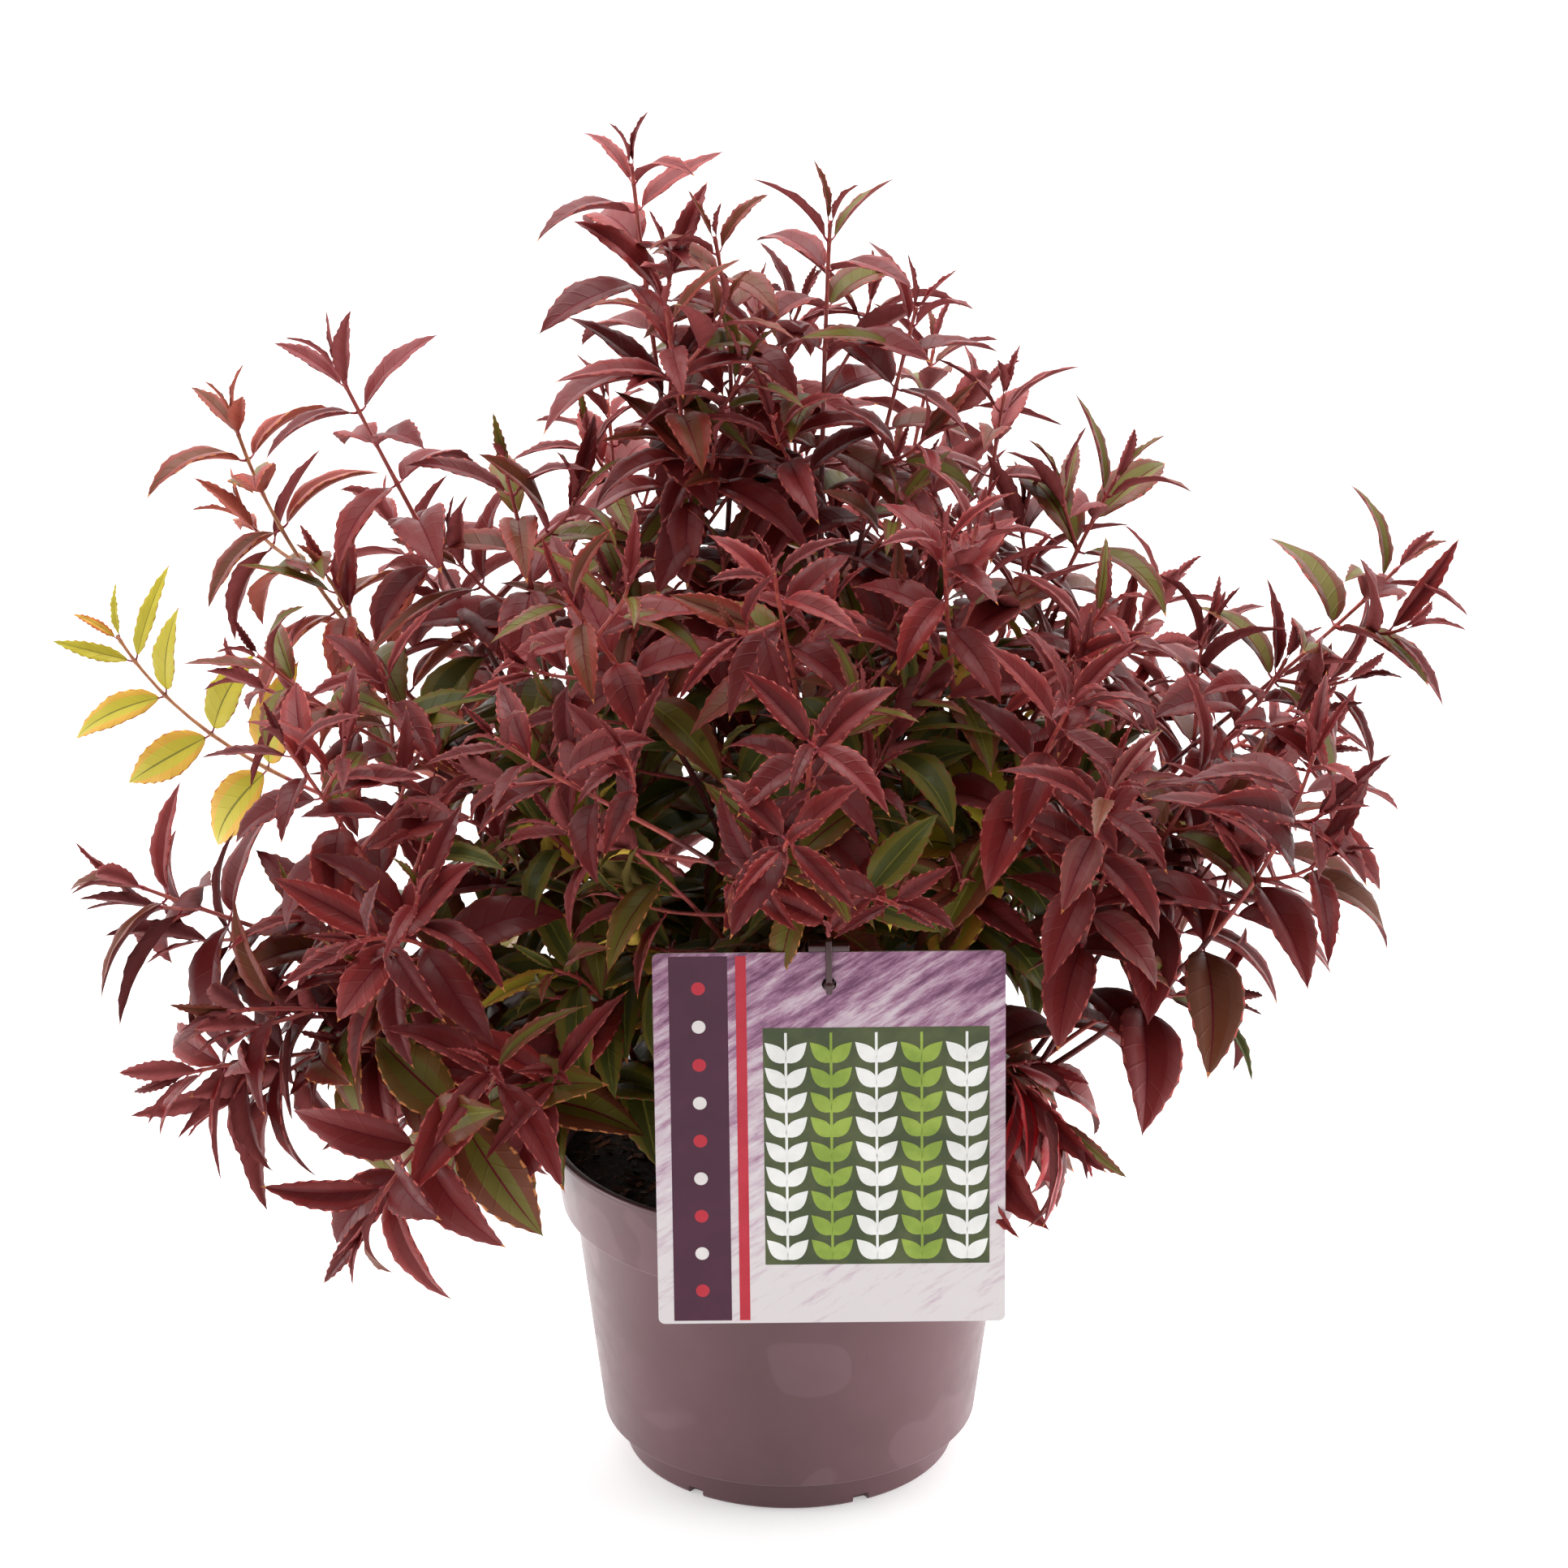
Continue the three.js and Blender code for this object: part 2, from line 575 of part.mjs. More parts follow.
// A leaf is a folded kite: its midrib arches over, its edges stand up and its tip hangs.
// The places are shares of the length along, the half width across and the rise above the base.
const LEAF_PLACES = {
  base: [0, 0, 0],
  tip: [1, 0, LEAF.arch - LEAF.droop],
  left: [LEAF.widest, 1, LEAF.arch],
  right: [LEAF.widest, -1, LEAF.arch],
  valley: [LEAF.valley, 0, LEAF.arch],
  keel: [LEAF.widest, 0, LEAF.arch],
};
const LEAF_FACES = [
  ['base', 'right', 'left'],
  ['left', 'right', 'valley'],
  ['left', 'valley', 'tip'],
  ['valley', 'right', 'tip'],
  ['base', 'left', 'keel'],
  ['base', 'keel', 'right'],
  ['keel', 'left', 'tip'],
  ['keel', 'tip', 'right'],
];
const TEST_PLACES = [
  [0.2, 0, LEAF.arch * 0.5],
  [0.2, 0.5, LEAF.arch * 0.5],
  [0.2, -0.5, LEAF.arch * 0.5],
  LEAF_PLACES.left,
  LEAF_PLACES.right,
  LEAF_PLACES.keel,
  [0.58, 0.7, LEAF.arch * 0.6],
  [0.58, -0.7, LEAF.arch * 0.6],
  [0.7, 0, 0],
  [0.76, 0.4, 0],
  [0.76, -0.4, 0],
  [0.88, 0, -0.04],
  LEAF_PLACES.tip,
];

const OUTER_PLACES = [
  LEAF_PLACES.left,
  LEAF_PLACES.right,
  LEAF_PLACES.keel,
  LEAF_PLACES.valley,
  [0.7, 0.5, 0.03],
  [0.7, -0.5, 0.03],
  [0.76, 0, 0],
  LEAF_PLACES.tip,
];

function leafPoint(leaf, [along, across, rise]) {
  const halfWidth = (leaf.length * LEAF.widthShare) / 2;
  const point = leaf.base.clone().addScaledVector(leaf.along, along * leaf.length + LEAF.start);
  point.addScaledVector(leaf.across, across * halfWidth);
  return point.addScaledVector(leaf.face, rise * leaf.length + Math.abs(across) * halfWidth * LEAF.fold);
}

function leafSolid(leaf) {
  const names = Object.keys(LEAF_PLACES);
  const corners = names.map((name) => leafPoint(leaf, LEAF_PLACES[name]));
  corners[names.indexOf('valley')].addScaledVector(leaf.face, LEAF.thickness / 2);
  corners[names.indexOf('keel')].addScaledVector(leaf.face, -LEAF.thickness / 2);
  const shape = new THREE.BufferGeometry().setFromPoints(corners);
  return toSolid(shape.setIndex(LEAF_FACES.flat().map((name) => names.indexOf(name))));
}

// A leaf stands out from its stem at an angle, sags a little, and turns its face to the sky.
function placeLeaf(base, along, out, angle, length) {
  const heading = along.clone().multiplyScalar(Math.cos(angle)).addScaledVector(out, Math.sin(angle));
  heading.addScaledVector(UP, -LEAF.sag * Math.sin(angle)).normalize();
  const face = along.clone().multiplyScalar(Math.sin(angle)).addScaledVector(out, -Math.cos(angle));
  face.addScaledVector(UP, 0.55);
  face.addScaledVector(heading, -face.dot(heading)).normalize();
  const across = new THREE.Vector3().crossVectors(face, heading);
  return { base, along: heading, face, across, length };
}

// The leaf at its first place, or turned and shortened until it fits, or none.
function fitLeaf(mass, leaves, node, side, base, along, out, angle, length) {
  const third = new THREE.Vector3().crossVectors(along, out);
  for (let trial = 0; trial < 9; trial += 1) {
    const turn = radians(spread(mass.order, node, side, 10 + trial, 10 + trial * 9));
    const lift = radians(spread(mass.order, node, side, 30 + trial, 6 + trial * 4));
    const turned = out.clone().multiplyScalar(Math.cos(turn)).addScaledVector(third, Math.sin(turn));
    const leaf = placeLeaf(base, along, turned, angle * (1 - 0.05 * trial) + lift, length * (1 - 0.045 * trial));
    const points = TEST_PLACES.map((place) => leafPoint(leaf, place));
    if (fits(points, mass) && clearOfLeaves(leaf, leaves)) return leaf;
  }
  return null;
}

// Pairs stand crosswise to the ones above and below them.
function pairOut(frame, quarter) {
  const turn = radians(quarter);
  return frame.side.clone().multiplyScalar(Math.cos(turn)).addScaledVector(frame.lift, Math.sin(turn));
}

function sizeOf(list, pair) {
  return list[Math.min(pair, list.length - 1)];
}

function leafPairs(mass, leaves, stem, firstNode, bareLength, mostPairs) {
  const nodes = [];
  let down = PAIRS.first;
  for (let pair = 0; pair < mostPairs && stem.length - down > bareLength; pair += 1) {
    const share = 1 - down / stem.length;
    const frame = stem.frameAt(share);
    const base = stem.middleAt(share);
    const node = firstNode + pair;
    const out = pairOut(frame, 45 + 90 * pair + spread(mass.order, node, 0, 1, 12));
    for (const side of [1, -1]) {
      const size = sizeOf(PAIRS.sizes, pair) * (1 + spread(mass.order, node, side, 2, 0.1));
      const angle = radians(sizeOf(PAIRS.angles, pair));
      const outward = out.clone().multiplyScalar(side);
      const leaf = fitLeaf(mass, leaves, node, side, base, frame.along, outward, angle, LEAF.length * size);
      if (leaf) leaves.push(leaf);
    }
    nodes.push({ pair, down, frame, base, out });
    down += pair === 0 ? PAIRS.second : Math.min(PAIRS.longestStep, 12 + PAIRS.growth * pair);
  }
  return nodes;
}

// The side twig grows just above a pair of leaves, sideways and then up.
function sideTwig(mass, node) {
  const length = (TWIG.shortest + TWIG.share * node.down) * (1 + spread(mass.order, 100, 0, 3, 0.15));
  const angle = radians(TWIG.angle + spread(mass.order, 100, 0, 4, 8));
  const heading = node.frame.along.clone().multiplyScalar(Math.cos(angle));
  heading.addScaledVector(node.out, Math.sin(angle));
  const base = node.base.clone().addScaledVector(node.frame.along, TWIG.fork);
  const end = base.clone().addScaledVector(heading, length * 0.94).addScaledVector(UP, length * 0.08);
  const turn = node.frame.along.clone().multiplyScalar(0.5).addScaledVector(heading, 0.5).normalize();
  const stem = new Stem(bend(base, heading, end, turn), 0, 1, TWIG.rings);
  return fits(stem.line(4).slice(2), mass) ? stem : null;
}

function growMass(mass) {
  const { stem } = mass;
  const leaves = [];
  const nodes = leafPairs(mass, leaves, stem, 0, stem.length * mass.bare, 40);
  const fork = nodes.find(({ pair }) => pair === TWIG.pair);
  const twig = fork && sideTwig(mass, fork);
  if (twig) leafPairs(mass, leaves, twig, 200, TWIG.inner, 2);
  const stemRadius = (share) => THREE.MathUtils.lerp(STEM.baseRadius, STEM.tipRadius, share);
  let solid = toSolid(bentCylinder(stem, stemRadius, STEM.sides, stem.rings));
  if (twig) solid = solid.add(toSolid(bentCylinder(twig, () => TWIG.radius, STEM.sides, twig.rings)));
  for (const leaf of leaves) solid = solid.add(leafSolid(leaf));
  return largestPiece(solid);
}

// The whole plant

const plant = new THREE.Group();

function addNode(name, solid, colour, roughness) {
  const material = new THREE.MeshStandardMaterial({ color: COLOURS[colour], roughness, metalness: 0 });
  const mesh = new THREE.Mesh(toGeometry(solid), material);
  mesh.name = name;
  plant.add(mesh);
  return mesh;
}

addNode('pot', buildPot(), 'pot', 0.35);
addNode('soil', buildSoil().subtract(toSolid(stakeShape(GAP))), 'soil', 0.95);
const card = addNode('tag_card', buildCard(), 'card', 0.4);
card.applyMatrix4(CARD_FRAME);
addNode('tag_holder', buildHolder(), 'holder', 0.35);
for (const cane of CANES) addNode(`cane_${cane.name}`, buildCane(cane), 'bark', 0.7);
for (const mass of masses) {
  addNode(`mass_${mass.name}`, growMass(mass), SPECIAL_COLOURS[mass.name] ?? 'wine', 0.5);
}

export default plant;
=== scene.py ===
from math import atan2, copysign, cos, floor, pi, radians, sin, sqrt, tan

import bmesh
import bpy
import numpy as np
from mathutils import Matrix, Vector


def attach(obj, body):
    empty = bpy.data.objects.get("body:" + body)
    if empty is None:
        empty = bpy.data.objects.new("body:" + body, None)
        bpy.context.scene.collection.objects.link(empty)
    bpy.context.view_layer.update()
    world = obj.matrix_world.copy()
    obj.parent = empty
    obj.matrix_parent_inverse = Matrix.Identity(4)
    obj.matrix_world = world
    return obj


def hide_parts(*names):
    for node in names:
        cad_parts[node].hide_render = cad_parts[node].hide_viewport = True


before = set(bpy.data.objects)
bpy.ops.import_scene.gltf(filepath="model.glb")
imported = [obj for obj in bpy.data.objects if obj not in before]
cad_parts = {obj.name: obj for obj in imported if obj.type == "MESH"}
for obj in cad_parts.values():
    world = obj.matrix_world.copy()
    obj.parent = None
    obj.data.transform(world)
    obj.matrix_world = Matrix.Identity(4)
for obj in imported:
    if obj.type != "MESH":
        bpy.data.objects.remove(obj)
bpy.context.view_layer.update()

MM = 0.001
UP = np.array([0.0, 0.0, 1.0])

# A whole turn, rounded, for random bearings and phases
ROUGH_TURN = 6.28

# Driving dimensions of the pot, its soil, the tag and its holder
POT = {
    "height": 138, "rim": 95, "lip_width": 2.8, "lip_height": 2.6, "collar_height": 31, "collar_foot": 90,
    "ledge_drop": 1.6, "wall_top": 85, "wall_foot": 74, "foot_height": 15, "foot": 65.5, "foot_edge": 1.2,
    "wall": 1.6, "base": 2.4, "inner_foot": 57, "inner_foot_height": 7, "sides": 192, "corner": 0.9,
}
NOTCH = {
    "count": 6, "first_bearing": -4.5, "width": 7, "height": 3.5, "inner_radius": 61, "depth": 20,
    "edge": 0.8,
}
SOIL_TOP = 122
SOIL_FLAT = 66
SOIL_EDGE_DROP = 2.5
SOIL_GAP = 0.4
SOIL_SIDES, SOIL_RINGS = 160, 44
CARD = {"width": 132, "height": 150, "thickness": 0.8, "corner": 2.5, "hole_down": 12.7, "hole_radius": 2.75}
CARD_PLACE = {"across": 14.5, "lean": 4, "roll": 0.6, "top": 250}
HOLDER = {
    "bar_width": 15.6, "bar_height": 2.9, "bar_behind": 4.6, "bar_front": 1, "stake_width": 4.4,
    "stake_depth": 2.6, "stake_bury": 32, "stake_lean": 5, "hook_width": 2.4, "hook_depth": 2,
    "hook_rise": 5.4, "hook_drop": 16, "knob_radius": 2.1, "edge_share": 0.22,
}
GAP = 0.3
LEDGE = POT["height"] - POT["collar_height"]

# Canes: name, foot (distance, bearing), end of the shoot, slope at the foot and at the end, bare share
CANES = [
    ("top_left", (8, 162), (-59, 20, 523), 84, 84, 0.45),
    ("top_right", (9, -30), (15, 10, 504), 84, 84, 0.45),
    ("upper_right", (27, -5), (123, 0, 406), 70, 62, 0.45),
    ("upper_left", (22, 175), (-172, 30, 440), 70, 64, 0.45),
    ("left", (34, 195), (-254, -20, 249), 52, 24, 0.4),
    ("right_arch", (32, -35), (192, -96, 333), 38, 76, 0.35),
    ("front", (25, -85), (9, -150, 362), 72, 30, 0.5),
    ("back", (18, 85), (58, 156, 407), 76, 60, 0.45),
    ("back_left", (27, 122), (-165, 180, 327), 62, 42, 0.4),
]
CANE_SHOOT_BARE = 0.04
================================
### What you should do
Extract from the listing above the lines between the line containing "obj.matrix_world = world" and the line containing "imported = [obj", keeping both of those lines. Output nothing else.

### Answer to the task
    obj.matrix_world = world
    return obj


def hide_parts(*names):
    for node in names:
        cad_parts[node].hide_render = cad_parts[node].hide_viewport = True


before = set(bpy.data.objects)
bpy.ops.import_scene.gltf(filepath="model.glb")
imported = [obj for obj in bpy.data.objects if obj not in before]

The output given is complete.